■ **The problem**
Print, without altering anything, the lines from the one that holds "seat = outward(main_face, *ROSETTE_AT)" to the one that holds "for node in", inclusive. No other lines belong in the output.

------------------------------------------------------------------------

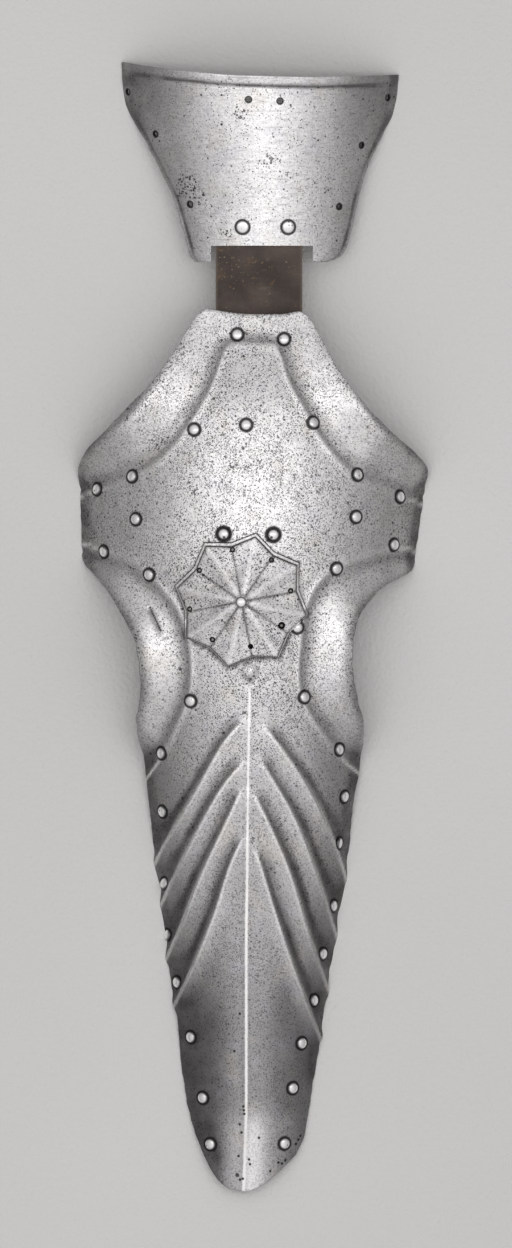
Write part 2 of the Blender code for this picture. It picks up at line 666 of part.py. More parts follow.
def main():
    clear_scene()
    main_steel = material("main_steel", (0.33, 0.32, 0.33), 0.38, 1.0)
    poll_steel = material("poll_steel", (0.45, 0.45, 0.46), 0.33, 1.0)
    rosette_steel = material("rosette_steel", (0.42, 0.40, 0.40), 0.38, 1.0)
    rivet_steel = material("rivet_steel", (0.62, 0.61, 0.60), 0.3, 1.0)
    leather = material("dark_leather", (0.055, 0.034, 0.026), 0.7, 0.0)

    main_plate, poll_plate = plates(main_steel, poll_steel)
    x, y = np.meshgrid(np.linspace(STRAP_LEFT, STRAP_RIGHT, 6), np.linspace(STRAP_LOW, STRAP_HIGH, 9))
    strap = sheet("connecting_strap", x, y, strap_face, STRAP_SHEET, leather)
    star_plate = rosette(rosette_steel)
    over_main = surface_of(main_plate)
    over_poll = surface_of(poll_plate)
    over_strap = surface_of(strap)
    over_star = surface_of(star_plate)

    main_holes, poll_holes, strap_holes, star_holes = [], [], [], []
    plain = (RIVET_HEAD, RIVET_RISE, RIVET_SHANK)
    bore = RIVET_SHANK + GAP
    for names, points in (("brow", BROW_RIVETS), ("left", LEFT_RIVETS), ("right", RIGHT_RIVETS)):
        for count, place in enumerate(points, 1):
            seat = outward(main_face, *place)
            main_holes.append((*seat, bore))
            rivet(f"{names}_rivet_{count}", seat, (over_main, over_main), plain, rivet_steel)
    for count, place in enumerate(STRAP_RIVETS, 1):
        seat = outward(main_face, *place)
        main_holes.append((*seat, bore))
        strap_holes.append((*seat, bore))
        rivet(f"strap_rivet_{count}", seat, (over_main, over_strap), plain, rivet_steel)
    for count, place in enumerate(POLL_RIVETS, 1):
        seat = outward(poll_face, *place)
        poll_holes.append((*seat, bore))
        strap_holes.append((*seat, bore))
        flat = (POLL_RIVET_HEAD, RIVET_RISE, RIVET_SHANK)
        rivet(f"poll_rivet_{count}", seat, (over_poll, over_strap), flat, rivet_steel)
    for place in POLL_LACE_HOLES:
        poll_holes.append((*outward(poll_face, *place), POLL_LACE_HOLE))
    main_holes.append((*outward(main_face, *NOSE_HOLE_AT), NOSE_HOLE))

    seat = outward(main_face, *ROSETTE_AT)
    main_holes.append((*seat, bore))
    star_holes.append((*seat, bore))
    boss = (BOSS_HEAD, RIVET_RISE, RIVET_SHANK)
    rivet("rosette_boss", seat, (over_star, over_main), boss, rivet_steel)
    small = (NAIL_HEAD, NAIL_RISE, NAIL_SHANK)
    for count, place in enumerate(ROSETTE_NAILS, 1):
        seat = outward(main_face, *place)
        main_holes.append((*seat, NAIL_SHANK + GAP))
        star_holes.append((*seat, NAIL_SHANK + GAP))
        rivet(f"rosette_nail_{count}", seat, (over_star, over_main), small, rivet_steel)
    star_holes.append((*outward(main_face, *LOST_NAIL), NAIL_SHANK + GAP))

    cut(main_plate, hole_cutter("main_hole_cutter", main_holes))
    cut(poll_plate, hole_cutter("poll_hole_cutter", poll_holes))
    cut(strap, hole_cutter("strap_hole_cutter", strap_holes))
    cut(star_plate, hole_cutter("rosette_hole_cutter", star_holes))
    covered = (*outward(main_face, *COVERED_RIVET), RIVET_HEAD + 3 * GAP)
    cut(star_plate, hole_cutter("covered_rivet_cutter", [covered], RIVET_RISE + 3 * GAP))


main()
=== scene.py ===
# %% [markdown]
# # A shaffron in Blender
# A shaffron is the steel mask of a war horse. This one has a long main plate that
# runs from between the ears to the nose, a gutter-shaped poll plate behind the ears,
# and a leather strap that joins the two. The packed model gives every piece at its
# real size, in metres, with +Y towards the poll and +Z away from the horse's face.
# This lesson rebuilds each piece as a fine mesh on the same place and finishes it.

# %% The frame
import math
from collections import namedtuple
from functools import lru_cache

import bpy
import numpy as np
from mathutils import Matrix, Vector, noise


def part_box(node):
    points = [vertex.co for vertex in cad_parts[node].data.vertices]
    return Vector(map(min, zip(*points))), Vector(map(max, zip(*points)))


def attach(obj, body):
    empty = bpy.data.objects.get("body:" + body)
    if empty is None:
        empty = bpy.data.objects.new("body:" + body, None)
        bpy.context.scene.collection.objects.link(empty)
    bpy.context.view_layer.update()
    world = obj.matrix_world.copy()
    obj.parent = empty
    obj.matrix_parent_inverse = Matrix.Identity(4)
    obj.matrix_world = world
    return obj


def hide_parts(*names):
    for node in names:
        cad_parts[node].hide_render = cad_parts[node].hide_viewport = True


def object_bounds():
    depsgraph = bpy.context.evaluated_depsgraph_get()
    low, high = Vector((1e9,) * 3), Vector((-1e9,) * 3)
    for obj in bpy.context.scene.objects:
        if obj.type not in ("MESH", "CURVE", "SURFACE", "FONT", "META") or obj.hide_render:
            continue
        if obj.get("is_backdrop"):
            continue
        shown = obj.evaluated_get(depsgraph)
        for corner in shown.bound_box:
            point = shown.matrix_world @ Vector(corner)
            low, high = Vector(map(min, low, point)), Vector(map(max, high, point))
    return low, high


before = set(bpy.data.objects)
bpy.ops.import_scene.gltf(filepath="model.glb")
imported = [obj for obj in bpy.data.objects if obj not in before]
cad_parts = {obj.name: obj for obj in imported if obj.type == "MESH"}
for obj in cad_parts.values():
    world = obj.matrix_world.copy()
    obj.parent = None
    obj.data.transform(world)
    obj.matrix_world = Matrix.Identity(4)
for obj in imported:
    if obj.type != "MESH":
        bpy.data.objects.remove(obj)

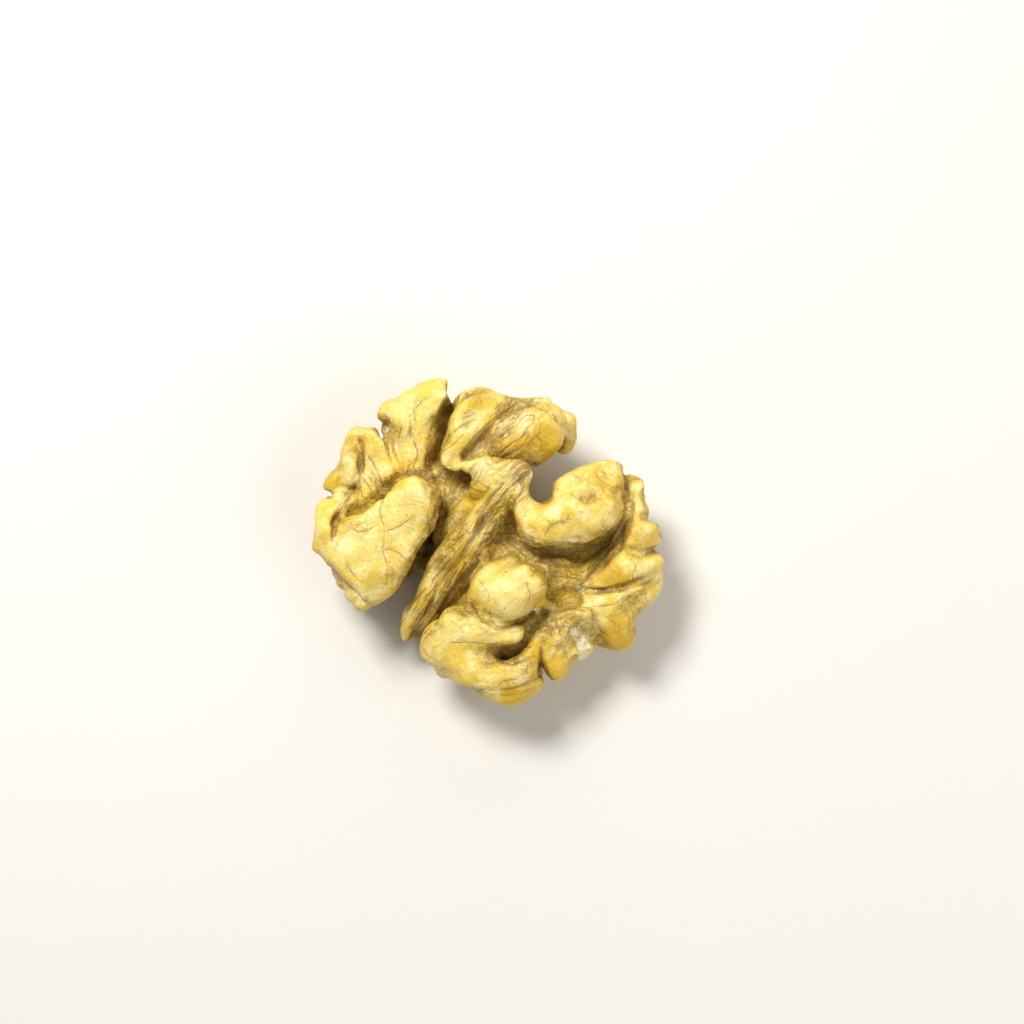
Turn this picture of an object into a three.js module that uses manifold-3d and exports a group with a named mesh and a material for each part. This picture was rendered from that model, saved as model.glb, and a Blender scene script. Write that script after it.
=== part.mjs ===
// A walnut kernel: one shelled half, lying on its rounded back with the inner face up.
// Its folds are laid out in a face frame first, in mm: x to the right, y up and z out of the inner face.
import * as THREE from 'three'
import { mergeVertices } from 'three/addons/utils/BufferGeometryUtils.js'
import Module from 'manifold-3d'

const wasm = await Module()
wasm.setup()

// Driving dimensions, in mm and degrees
const KERNEL_WIDTH = 32.4 // across both lobes, which the outlines below are drawn for
const FACE_BOX = { low: [-17.6, -16.4, -10.4], high: [17.6, 16.8, 6.8] }
const CELL = 0.84 // spacing of the grid that the surface is taken from
const RELAX_PASSES = 2 // how often its points are evened out
const REST_PITCH = 5 // the inner face leans towards the front by this
const REST_ROLL = 0 // and to the right by this
const FLAT_DEPTH = 0.35 // how much of the lowest folds is pressed flat where the kernel rests
const FOLD_WANDER = 0.7 // how far a back fold strays to either side
const WANDER_LENGTH = 9 // over this length of it
const FOLD_SWELL = 0.11 // how much of its radius a back fold swells and narrows
const SWELL_LENGTH = 5.2 // from one knob of it to the next
const FOLD_SAG = 0.07 // how far its middle bulges out, as a share of its length
const FOLD_TAPER = 0.22 // how much thinner it is at the rim
const CREASE_DEPTH = 1.1 // of the creases between back folds
const CREASE_WIDTH = 1.5 // across, near the surface
const FRONT_LEVEL = -3.2 // the creases of the inner face fade out below this height
const FRONT_FADE = 0.35 // within about this much
const CROWN_REACH = 3 // a plate rises to its full crown this far in from its outline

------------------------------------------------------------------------

■ **The result**
    seat = outward(main_face, *ROSETTE_AT)
    main_holes.append((*seat, bore))
    star_holes.append((*seat, bore))
    boss = (BOSS_HEAD, RIVET_RISE, RIVET_SHANK)
    rivet("rosette_boss", seat, (over_star, over_main), boss, rivet_steel)
    small = (NAIL_HEAD, NAIL_RISE, NAIL_SHANK)
    for count, place in enumerate(ROSETTE_NAILS, 1):
        seat = outward(main_face, *place)
        main_holes.append((*seat, NAIL_SHANK + GAP))
        star_holes.append((*seat, NAIL_SHANK + GAP))
        rivet(f"rosette_nail_{count}", seat, (over_star, over_main), small, rivet_steel)
    star_holes.append((*outward(main_face, *LOST_NAIL), NAIL_SHANK + GAP))

    cut(main_plate, hole_cutter("main_hole_cutter", main_holes))
    cut(poll_plate, hole_cutter("poll_hole_cutter", poll_holes))
    cut(strap, hole_cutter("strap_hole_cutter", strap_holes))
    cut(star_plate, hole_cutter("rosette_hole_cutter", star_holes))
    covered = (*outward(main_face, *COVERED_RIVET), RIVET_HEAD + 3 * GAP)
    cut(star_plate, hole_cutter("covered_rivet_cutter", [covered], RIVET_RISE + 3 * GAP))


main()
=== scene.py ===
# %% [markdown]
# # A shaffron in Blender
# A shaffron is the steel mask of a war horse. This one has a long main plate that
# runs from between the ears to the nose, a gutter-shaped poll plate behind the ears,
# and a leather strap that joins the two. The packed model gives every piece at its
# real size, in metres, with +Y towards the poll and +Z away from the horse's face.
# This lesson rebuilds each piece as a fine mesh on the same place and finishes it.

# %% The frame
import math
from collections import namedtuple
from functools import lru_cache

import bpy
import numpy as np
from mathutils import Matrix, Vector, noise


def part_box(node):
    points = [vertex.co for vertex in cad_parts[node].data.vertices]
    return Vector(map(min, zip(*points))), Vector(map(max, zip(*points)))


def attach(obj, body):
    empty = bpy.data.objects.get("body:" + body)
    if empty is None:
        empty = bpy.data.objects.new("body:" + body, None)
        bpy.context.scene.collection.objects.link(empty)
    bpy.context.view_layer.update()
    world = obj.matrix_world.copy()
    obj.parent = empty
    obj.matrix_parent_inverse = Matrix.Identity(4)
    obj.matrix_world = world
    return obj


def hide_parts(*names):
    for node in names:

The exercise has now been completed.